Es sei hervorgehoben, dass Lendl schon als 25jähriger Natur­kundler den damals führenden Ornithologen Otto Herman (1835-1914) auf seiner zoologischen Expedition zu den norwegischen Vogelbergen 1887/88 begleitete. Eine seiner Pionierleistungen war die Anlegung in der Ungarischen Ornithologischen Zentrale des Grundstocks der osteologischen Sammlung, in Zusammenarbeit mit L.E. Szalay (1875-1960). Es folgten Sammelreisen nach Kleinasien (1906), Südamerika (1907) und Australien, über die er u.a. das Werk Reisebriefe aus zwei Weltteilen 1908 in Budapest herausgab. Er war nicht nur ein Fachmann in der Kenntnis der Vogelwelt, sondern auch ein geschätzter Spinnenforscher; so wurde sein Werk über die Muskulatur der Spinnen 1917 von der Ungarischen Akademie der Wissenschaften herausgegeben. Auf diesem Gebiet befasste er sich mit der Morphologie, Histologie und Genetik der Afterspinnen (Pseudoskorpione). Eine Aufzählung seiner Hauptveröffentlichungen ist bei J. Szinnyei (1900) vorzufinden, sowie in der Fachzeitschrift „Aquila“ Nr. 50, 1943. Sein wegweisendes wissenschaftliches Werk Grundlegende Gedanken über die Errichtung eines naturkundlichen Museums erschien 1935.

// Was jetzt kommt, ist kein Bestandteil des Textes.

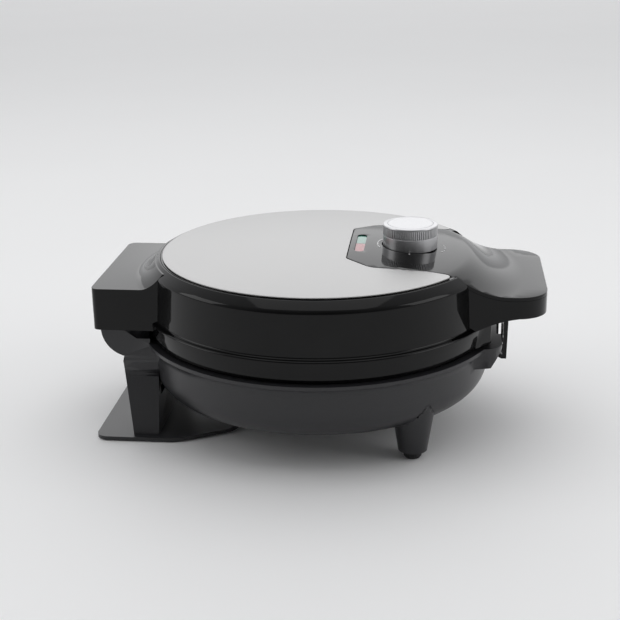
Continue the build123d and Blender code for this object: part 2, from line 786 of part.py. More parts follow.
def thermostat():
    """Thermostat body with its threaded collar under the deck."""
    wide, deep, tall = thermostat_size
    low = thermostat_top - tall
    body = box(-wide / 2, wide / 2, knob_y - deep / 2, knob_y + deep / 2, low, thermostat_top)
    return body


def thermostat_bracket():
    """Steel strap that hangs the thermostat from the deck."""
    wide, deep, tall = thermostat_size
    half = wide / 2 + strap_foot + 4.0
    near, back = knob_y - strap_half_depth, knob_y + strap_half_depth
    low = thermostat_top + 0.1
    strap = box(-half, half, near, back, low, low + strap_thickness)
    foot = box(half - strap_foot, half, near, back, low, inner_deck_z - 0.1)
    strap = strap + both_sides(foot)
    return strap - rod(shaft_radius + 1.0, 60, 200, 0, knob_y)


def dial_scale():
    """Printed arc and marks round the dial, as a thin raised layer on the panel."""
    high = apex_z + 10
    band = rod(scale_radius + scale_band / 2, 100, high) - rod(scale_radius - scale_band / 2, 100, high)
    wedge = slab([(0, 0), (scale_radius, 1.5 * scale_radius), (-0.7 * scale_radius, 1.5 * scale_radius)],
                 100, high)
    marks = [band & wedge, rod(scale_dot_radius, 100, high, -knob_radius - scale_dot_gap, 0)]
    for turn in scale_mark_turns:
        dash = box(-scale_dash / 2, scale_dash / 2, -scale_radius - 2.2, -scale_radius - 1.2, 100, high)
        marks.append(Rot(0, 0, turn) * dash)
    skin = top_profile(scale_height, 200) - top_profile(0.0, 210)
    return [(Pos(0, knob_y, 0) * mark) & skin for mark in marks]


# Latch
def latch_lever():
    """Hook that hangs in the handle, with a window and a toe under the base's lip."""
    outer = -latch_outer_y
    inner = outer + latch_thickness
    toe = -latch_toe_y
    points = [(outer, latch_pin_z), (outer + 1.0, latch_bottom_z), (inner + 1.0, latch_bottom_z),
              (toe, latch_toe_top - 2.0), (toe, latch_toe_top), (inner, latch_toe_top - 0.6),
              (inner, latch_pin_z)]
    plate = side_prism(face_of(points), -latch_half_width, latch_half_width)
    eye = cross_rod(latch_eye_radius, -latch_half_width, latch_half_width, latch_pin_y, latch_pin_z)
    wide, tall = latch_window
    window = box(-wide / 2, wide / 2, -200, -100, latch_pin_z - 8 - tall, latch_pin_z - 8)
    bore = cross_rod(latch_pin_radius + running_gap, -30, 30, latch_pin_y, latch_pin_z)
    return plate + eye - window - bore


def latch_pin():
    reach = latch_half_width + 5.0
    return cross_rod(latch_pin_radius, -reach, reach, latch_pin_y, latch_pin_z)


def handle_cover():
    """Cover that closes the handle from below and carries the latch pin between two lugs."""
    points, radii = handle_plan(handle_wall + fit_gap, boss_front + 4.0)
    plate = slab(points, handle_bottom_z + 0.4, handle_bottom_z + 0.4 + handle_cover_thickness, radii)
    slot_half = latch_half_width + 1.0
    slot = box(-slot_half, slot_half, -latch_outer_y - 5, -latch_outer_y + 9, 90, latch_pin_z + 10)
    lugs = []
    for side in (-1, 1):
        low, high = sorted((side * (slot_half + lug_gap), side * (slot_half + lug_gap + lug_thickness)))
        lug = box(low, high, latch_pin_y - lug_reach, latch_pin_y + lug_reach, handle_bottom_z + 0.4,
                  latch_pin_z + latch_eye_radius - 0.4)
        lugs.append(lug - cross_rod(latch_pin_radius + running_gap, low - 1, high + 1, latch_pin_y, latch_pin_z))
    return plate - slot + lugs


def screws_up(places, seat, length):
    """Screws with their heads below the seat."""
    screws = []
    for x, y in places:
        head = rod(screw_head_radius, seat - screw_head_height, seat, x, y)
        screws.append(head + rod(screw_radius - 0.1, seat, seat + length, x, y))
    return screws


def base_screws():
    seat = bowl_bottom_z + screw_head_height
    return screws_up(ring_places(post_count, post_pitch, 30.0), seat, lower_cook_z - cook_thickness - seat - 0.5)


def lid_screws():
    """Screws that hold the upper cook plate, heads in its flat face."""
    seat = upper_cook_z + screw_head_height + 0.1
    return screws_up(ring_places(post_count, post_pitch, 30.0), seat, 14.0)


def thermal_fuse():
    """Fuse capsule clipped under the lower reflector."""
    z = lower_reflector_z - fuse_radius - 0.4
    body = cross_rod(fuse_radius, -fuse_half_length, fuse_half_length, fuse_y, z)
    return body + cross_rod(fuse_lead_radius, -fuse_lead_half_length, fuse_lead_half_length, fuse_y, z)


def terminal_block():
    """Connector block on the column's floor."""
    low = foot_top + tower_wall
    front = tower_front + 3.5
    rear = front + terminal_height
    body = box(-terminal_half_width, terminal_half_width, front, rear, low + 0.1, low + terminal_height)
    for x in (-terminal_pitch, 0, terminal_pitch):
        body = body - rod(terminal_bore, low + 4, low + 2 * terminal_height, x, (front + rear) / 2)
    return body


def write(name, shape):
    """Write one sub-part, moved to the part's frame."""
    if isinstance(shape, (list, tuple)):
        shape = Compound(children=[solid for item in shape for solid in item.solids()])
    moved = place(shape)
    solids = moved.solids()
    result = solids[0] if len(solids) == 1 else Compound(children=solids)
    export_step(result, f"parts/{name}.step")


os.makedirs("parts", exist_ok=True)
pieces = {
    "base_shell": base_shell,
    "foot_plate": foot_plate,
    "foot_pads": foot_pads,
    "foot_screws": foot_screws,
    "cord_gland": cord_gland,
    "terminal_block": terminal_block,
    "lower_cook_plate": lambda: cook_plate(lower_cook_z, True),
    "lower_element": lambda: element(lower_element_z),
    "lower_reflector": lambda: reflector(lower_reflector_z, True),
    "thermal_fuse": thermal_fuse,
    "base_screws": base_screws,
    "lid_shell": lid_shell,
    "trim_plate": trim_plate,
    "control_panel": control_panel,
    "upper_cook_plate": lambda: cook_plate(upper_cook_z, False),
    "upper_element": lambda: element(upper_element_z),
    "upper_reflector": lambda: reflector(upper_reflector_z, False),
    "lid_screws": lid_screws,
    "lamp_lens_green": lambda: lamp_lens(True),
    "lamp_lens_red": lambda: lamp_lens(False),
    "lamp_holder": lamp_holder,
    "thermostat": thermostat,
    "thermostat_bracket": thermostat_bracket,
    "dial_scale": dial_scale,
    "knob_body": knob_body,
    "knob_cap": knob_cap,
    "knob_shaft": knob_shaft,
    "handle_cover": handle_cover,
    "latch_lever": latch_lever,
    "latch_pin": latch_pin,
}
for name, make in pieces.items():
    write(name, make())
for side, word in ((-1, "left"), (1, "right")):
    write(f"leg_{word}", leg(side))
    write(f"leg_tip_{word}", leg_tip(side))
    write(f"hinge_pin_{word}", hinge_pin(side))
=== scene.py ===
import bpy
import json
import math
from mathutils import Matrix, Vector


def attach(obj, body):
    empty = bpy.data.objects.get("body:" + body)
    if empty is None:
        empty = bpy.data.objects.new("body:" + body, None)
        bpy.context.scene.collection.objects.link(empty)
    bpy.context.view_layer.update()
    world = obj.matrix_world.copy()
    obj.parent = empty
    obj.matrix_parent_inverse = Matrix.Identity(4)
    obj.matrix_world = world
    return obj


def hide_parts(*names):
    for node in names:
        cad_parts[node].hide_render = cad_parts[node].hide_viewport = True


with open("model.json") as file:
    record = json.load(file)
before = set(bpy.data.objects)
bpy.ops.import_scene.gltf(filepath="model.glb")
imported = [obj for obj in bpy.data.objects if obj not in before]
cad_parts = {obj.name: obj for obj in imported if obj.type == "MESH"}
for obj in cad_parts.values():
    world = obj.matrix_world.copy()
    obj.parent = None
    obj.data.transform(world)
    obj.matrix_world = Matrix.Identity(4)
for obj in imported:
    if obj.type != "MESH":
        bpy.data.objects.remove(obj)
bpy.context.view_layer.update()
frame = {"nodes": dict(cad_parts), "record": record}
cad = frame["nodes"]
scene = bpy.context.scene
mm = 0.001
axisY = 3.0  # the round body's axis, in mm along Y
print("frame loaded:", len(cad), "nodes")


# a shader socket that takes plain arithmetic
class Wire:
    def __init__(self, shade, socket):
        self.shade = shade
        self.socket = socket

    def maths(self, operation, *values):
        return self.shade.node("ShaderNodeMath", {"operation": operation}, dict(enumerate(values)))

    def __add__(self, other):
        return self.maths("ADD", self, other)

    def __radd__(self, other):
        return self.maths("ADD", other, self)

    def __sub__(self, other):
        return self.maths("SUBTRACT", self, other)

    def __rsub__(self, other):
        return self.maths("SUBTRACT", other, self)

    def __mul__(self, other):
        return self.maths("MULTIPLY", self, other)

    def __rmul__(self, other):
        return self.maths("MULTIPLY", other, self)

    def __truediv__(self, other):
        return self.maths("DIVIDE", self, other)


# one finish: its Principled shader, and a method that adds any node
class Shade:
    def __init__(self, name, colour, roughness, metallic=0.0, coat=0.0):
        self.material = bpy.data.materials.new(name)
        self.material.use_nodes = True
        self.tree = self.material.node_tree
        self.shader = self.tree.nodes["Principled BSDF"]
        self.set("Base Color", (*colour, 1.0))
        self.set("Roughness", roughness)
        self.set("Metallic", metallic)
        self.set("Coat Weight", coat)
        self.place = self.node("ShaderNodeTexCoord", out="Object")

    def node(self, kind, settings={}, inputs={}, out=0):
        made = self.tree.nodes.new(kind)
        for name, value in settings.items():
            if name == "stops":
                ramp = made.color_ramp.elements
                while len(ramp) < len(value):
                    ramp.new(0.5)
                for element, (where, level) in zip(ramp, value):
                    element.position = where
                    element.color = (level, level, level, 1.0)
            else:
                setattr(made, name, value)
        for key, value in inputs.items():
            if isinstance(value, Wire):
                self.tree.links.new(value.socket, made.inputs[key])
            else:
                made.inputs[key].default_value = value
        return Wire(self, made.outputs[out])

    def set(self, name, value):
        if isinstance(value, Wire):
            self.tree.links.new(value.socket, self.shader.inputs[name])
        else:
            self.shader.inputs[name].default_value = value

    def noise(self, scale, detail=3.0, stretch=(1.0, 1.0, 1.0), rough=0.55):
        where = self.node("ShaderNodeMapping", {}, {"Vector": self.place, "Scale": stretch})
        return self.node("ShaderNodeTexNoise", {}, {"Vector": where, "Scale": scale, "Detail": detail,
                                                    "Roughness": rough})

    def blend(self, factor, low, high):
        return self.node("ShaderNodeMix", {"data_type": "RGBA"}, {"Factor": factor, 6: (*low, 1.0),
                                                                  7: (*high, 1.0)}, out=2)

    def ramp(self, value, low, high):
        return self.node("ShaderNodeMapRange", {}, {"Value": value, "From Min": low, "From Max": high})

    def bump(self, height, strength, distance):
        self.set("Normal", self.node("ShaderNodeBump", {}, {"Height": height, "Strength": strength,
                                                            "Distance": distance}))


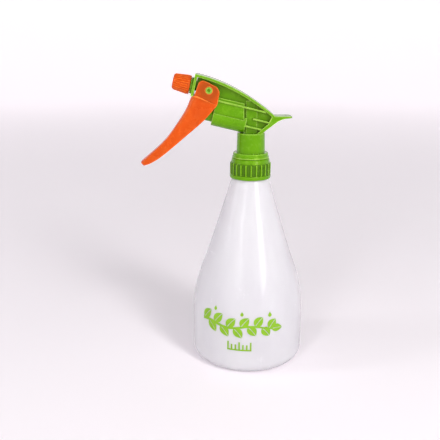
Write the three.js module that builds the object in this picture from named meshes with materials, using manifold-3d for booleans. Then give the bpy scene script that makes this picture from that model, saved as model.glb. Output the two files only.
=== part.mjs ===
// Hand mister: a 500 ml spray bottle with a trigger pump on a 28 mm screw neck.
// Millimetres, +Z up. The origin is on the bottle's axis, on the plane that it stands on.
// The nozzle points towards -X, and the trigger hangs below it.

import * as THREE from 'three';
import * as BufferGeometryUtils from 'three/addons/utils/BufferGeometryUtils.js';
import Module from 'manifold-3d';

const wasm = await Module();
wasm.setup();

// ---------------------------------------------------------------- driving dimensions

const DEG = Math.PI / 180;

// Bottle
const BASE_R = 45;
const BASE_CORNER_R = 9;
const PUSH_UP = 0.8; // the middle of the base stands this far above the foot ring
const BOTTLE_WALL = 1.2;
const NECK_ROOT_R = 12.5;
const NECK_BORE_R = 10.75;
const NECK_START_Z = 151;
const RIM_Z = 161.2;

// Neck thread, 6 turns to the inch
const NECK_PITCH = 4.233;
const NECK_THREAD_H = 1.2;
const NECK_THREAD_Z = 154.2;

// Screw collar
const COLLAR_BOTTOM_Z = 150.4;
const COLLAR_TOP_Z = 166;
const COLLAR_ROOT_R = 15.2;
const COLLAR_RIB_R = 16;
const COLLAR_BORE_R = 14.05;
const COLLAR_HOLE_R = 11.6;
const COLLAR_RIBS = 24;

// Stack inside the collar, from the bottle's rim up
const SEAT_GAP = 0.3; // between pieces that rest on each other
const GASKET_T = 1.1;
const FLANGE_T = 1.2;
const SEAL_R = 12.6;

// Stem of the head
const STEM_TOP_Z = 185.5;
const STEM_BORE_R = 8.9;
const PLUG_TOP_Z = 171.2;
const COLUMN_R = 4.65;
const COLUMN_BORE_R = 1.5;

// Pump and discharge axes: parallel, tilted nose up, in the mid plane
const TILT = 13 * DEG;
const PUMP_Z = 191.7; // where the pump's axis crosses the bottle's
const DISCHARGE_UP = 18.1; // from the pump's axis to the discharge axis
const CYLINDER_R = 7.8;
const CYLINDER_BORE_R = 5.6;
const CYLINDER_FRONT = 30.5; // distances along the pump's axis, from the bottle's axis
const CYLINDER_REAR = 4.5;
const CHAMBER_END = 7;

// Flange band round the web of the head
const BAND_T = 2;
const REAR_FLANGE_T = 2.8;
const BAND_HALF = 10.2;
const TAIL_HALF = 7.5;
const WEB_HALF = 3.6;
const RIB_HALF = 7.8;
const RIB_T = 1.3;
const BLOCK_HALF = 6.4;
const FRONT_PLATE_X = -50.2;

// Nozzle
const SPIGOT_R = 3.9;
const SPIGOT_END = 61.5;
const NOZZLE_PITCH = 2.5;
const NOZZLE_THREAD_H = 0.6;
const CAP_BACK = 52.3;
const CAP_FRONT = 65.7;
const CAP_R = 7;
const CAP_BORE_R = 4.9;
const CAP_RIBS = 24;
const DISCHARGE_BORE_R = 1.75;
const OUTLET_SEAT = 9;

// Trigger
const PIVOT = [-37.6, 18.1];
const PIVOT_R = 2.4;
const PIVOT_CLEARANCE = 0.2;
const EAR_INNER = 8.3;
const EAR_OUTER = 9.8;
const LEVER_HALF = 10.4;
const LEVER_WALL = 2;

// Check balls and dip tube
const INLET_BALL_R = 2;
const OUTLET_BALL_R = 1.5;
const DIP_TUBE_R = 2.3;
const DIP_TUBE_BORE_R = 1.5;
const DIP_TUBE_END_Z = 8;

// ---------------------------------------------------------------- frames

// The head's frame lies on the pump's axis: +X to the rear along it, +Z up and square to it.
const HEAD = new THREE.Matrix4().makeRotationY(TILT).setPosition(0, 0, PUMP_Z);

// The pump's and the discharge frames have +Z forward along their axes, out of the head.
const FORWARD = new THREE.Matrix4().makeRotationY(-Math.PI / 2);
const PUMP = HEAD.clone().multiply(FORWARD);
const DISCHARGE = HEAD.clone()
  .multiply(new THREE.Matrix4().makeTranslation(0, 0, DISCHARGE_UP))
  .multiply(FORWARD);

// ---------------------------------------------------------------- solids

function signedVolume(positions, triangles) {
  const corners = [new THREE.Vector3(), new THREE.Vector3(), new THREE.Vector3()];
  let volume = 0;
  for (let i = 0; i < triangles.length; i += 3) {
    corners.forEach((corner, k) => corner.fromArray(positions, 3 * triangles[i + k]));
    volume += corners[0].dot(corners[1].cross(corners[2])) / 6;
  }
  return volume;
}

// A closed three.js geometry as a solid, with its faces pointing out.
function toSolid(geometry) {
  const bare = geometry.clone();
  bare.deleteAttribute('normal');
  bare.deleteAttribute('uv');
  const merged = BufferGeometryUtils.mergeVertices(bare, 1e-4);
  const triangles = [];
  for (let i = 0; i < merged.index.count; i += 3) {
    const [a, b, c] = [0, 1, 2].map((k) => merged.index.getX(i + k));
    if (a !== b && b !== c && c !== a) {
      triangles.push(a, b, c);
    }
  }
  const vertProperties = Float32Array.from(merged.attributes.position.array);
  if (signedVolume(vertProperties, triangles) < 0) {
    triangles.reverse();
  }
  const triVerts = Uint32Array.from(triangles);
  return new wasm.Manifold(new wasm.Mesh({ numProp: 3, vertProperties, triVerts }));
}

const asSolid = (piece) => (piece.isBufferGeometry ? toSolid(piece) : piece);
const join = (...pieces) => pieces.map(asSolid).reduce((a, b) => a.add(b));
const cut = (body, ...tools) => tools.map(asSolid).reduce((a, b) => a.subtract(b), asSolid(body));
const common = (...pieces) => pieces.map(asSolid).reduce((a, b) => a.intersect(b));

function toGeometry(piece) {
  const mesh = asSolid(piece).getMesh();
  const geometry = new THREE.BufferGeometry();
  geometry.setAttribute('position', new THREE.BufferAttribute(mesh.vertProperties, 3));
  geometry.setIndex(new THREE.BufferAttribute(mesh.triVerts, 1));
  geometry.computeVertexNormals();
  return geometry;
}

// ---------------------------------------------------------------- basic shapes

// A solid of revolution about Z, from [radius, height] points.
function turned(profile, segments = 24) {
  const points = profile.map(([r, z]) => new THREE.Vector2(r, z));
  return new THREE.LatheGeometry([...points, points[0]], segments).rotateX(Math.PI / 2);
}

const rod = (radius, low, high, segments = 24) =>
  turned([[0, low], [radius, low], [radius, high], [0, high]], segments);

const ring = (inner, outer, low, high, segments = 24) =>
  turned([[inner, low], [outer, low], [outer, high], [inner, high]], segments);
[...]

Adolf Lendl verstarb am 25. September 1942 in Kesztely am Plattensee.

Lit.: L. Gebhardt, Die Ornithologen Mitteleuropas, Bd. I, Wiebelsheim 2006, S. 212. – P. Lendvai, Die Ungarn. Ein Jahrtausend Sieger in Niederlagen, München 1999, S. 426, 521, 527. – A.P. Petri, Biographisches Lexikon des Banater Deutschtums, Marquartstein 1992, S.1123-1125. – J. Szinnyei, Magyar irok (Ungarische Schriftsteller), Bd. VII, Budapest 1900, S. 1035-1038. – J. Weidlein, Die verlorenen Söhne. Kurzbiographien großer Ungarn deutscher Abstammung, Bd. II, Wien 1967, S. 21-22, 71-72.